Welcome to Module 3 — neural networks basics
Before we begin
Phases 1 and 2 gave you gradient descent, classification, and honest evaluation. Module 3 is where models stop being one formula and become layers of neurons — the same idea behind modern vision and language systems, at a scale you can still trace by hand.
How do stacked neurons learn digits, words, and patterns in images?
You will learn forward pass, backpropagation, and classification loss — then train on MNIST and build a draw-a-digit UI that predicts in the browser.
Figure
Module 3 at a glance
What Module 3 covers
| Topic | What you will understand |
|---|---|
| Perceptron | One neuron: weights, bias, linear boundaries |
| Activations | ReLU vs sigmoid, non-linearity, vanishing gradients |
| Forward propagation | Input → hidden → output predictions |
| Backpropagation | Chain rule gradients for every weight |
| Loss functions | Softmax + cross-entropy for multi-class digits |
Before you start
Required: Module 2 project or equivalent comfort with train/test splits and classification metrics.
Install before the project:
- Python 3.10+ —
pip install torch torchvision matplotlib numpy - This site’s stack already includes Next.js for the draw UI
Lessons 1–6 are reading.

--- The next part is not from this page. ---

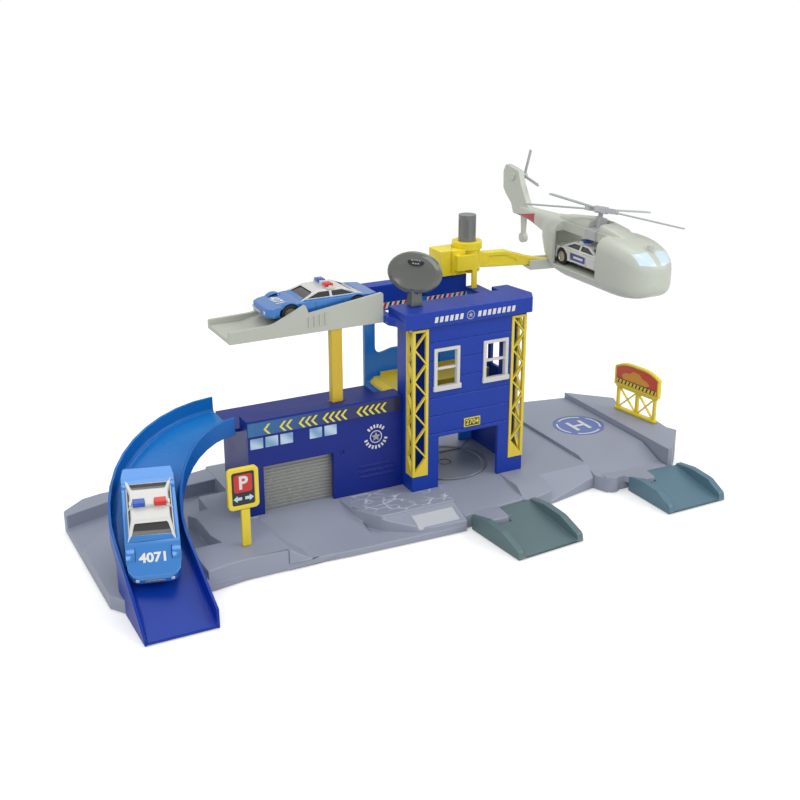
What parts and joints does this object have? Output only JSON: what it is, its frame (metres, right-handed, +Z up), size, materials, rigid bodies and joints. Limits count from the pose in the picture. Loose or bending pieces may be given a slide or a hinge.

Lesson 8 is the coding project.
How this connects to earlier phases
| Earlier idea | Module 3 use |
|---|---|
| Gradient descent | Still the update rule — backprop computes all gradients |
| Logistic regression | One neuron + sigmoid; networks stack many neurons |
| Cross-entropy (intro in Module 2) | Standard loss for digit classes 0–9 |
| Overfitting | Watch train vs validation accuracy on MNIST |